There has been an increased spate of terrorist attacks and intercommunal violence in Africa’s Sahel region, particularly in West Africa.
“The paradox of our region with the development of new forms of fundamentalism, sources of blind violence, which sow terror and destabilise our nations call us to question. Can we still speak of holy war? In the name of which God and which religion can one still kill human beings and moreover innocent persons who are only asking to be alive?” read the message.
The bishops want West African governments to do more in combatting terrorism; to work together and protect lives.
To the young people of Africa, the bishops added, “You represent the present and the future of Africa, which must struggle with all resources for the dignity and happiness of her sons and daughters.

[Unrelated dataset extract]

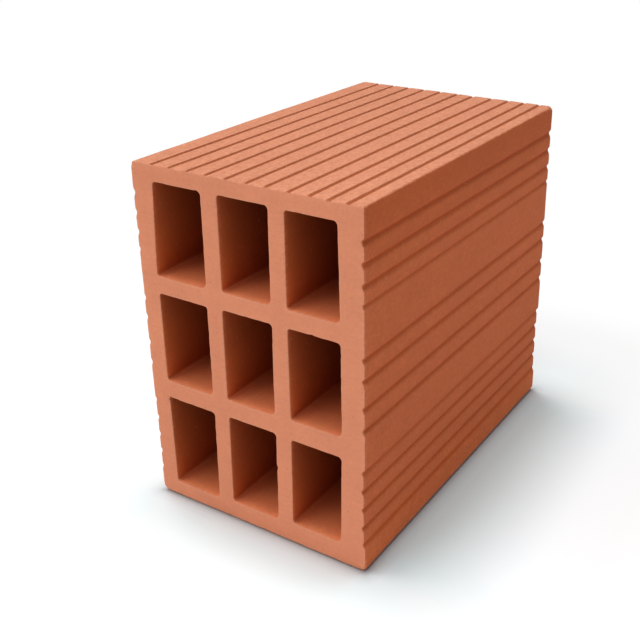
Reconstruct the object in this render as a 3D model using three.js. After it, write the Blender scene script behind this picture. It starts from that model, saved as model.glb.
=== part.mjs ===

In this context, we cannot be silent about the phenomenon of migration of young Africans to Europe. Our hearts as pastors and fathers suffer at the sight of these boats overloaded with young people, women and children, which are destroyed in the waves of the Mediterranean.
“Certainly, we understand your thirst for happiness and well-being that your countries do not offer you. Unemployment, misery, poverty remain evils that humiliate and revolt. However, they are not enough for you to sacrifice yourselves by taking such dangerous paths and to destinations where happiness seems to escape those who live in these places that you so desire to reach.
Continuing, they affirmed: “God did not strip Africa. On the contrary, He has provided her with so much human and natural resources that it can offer all her children what they need. That is why we call for a more just international order so that with the goods of the earth belonging to all, we arrive at a better distribution of the resources of the world, a more just remuneration of the efforts of each one, that the riches of our countries benefit everyone.”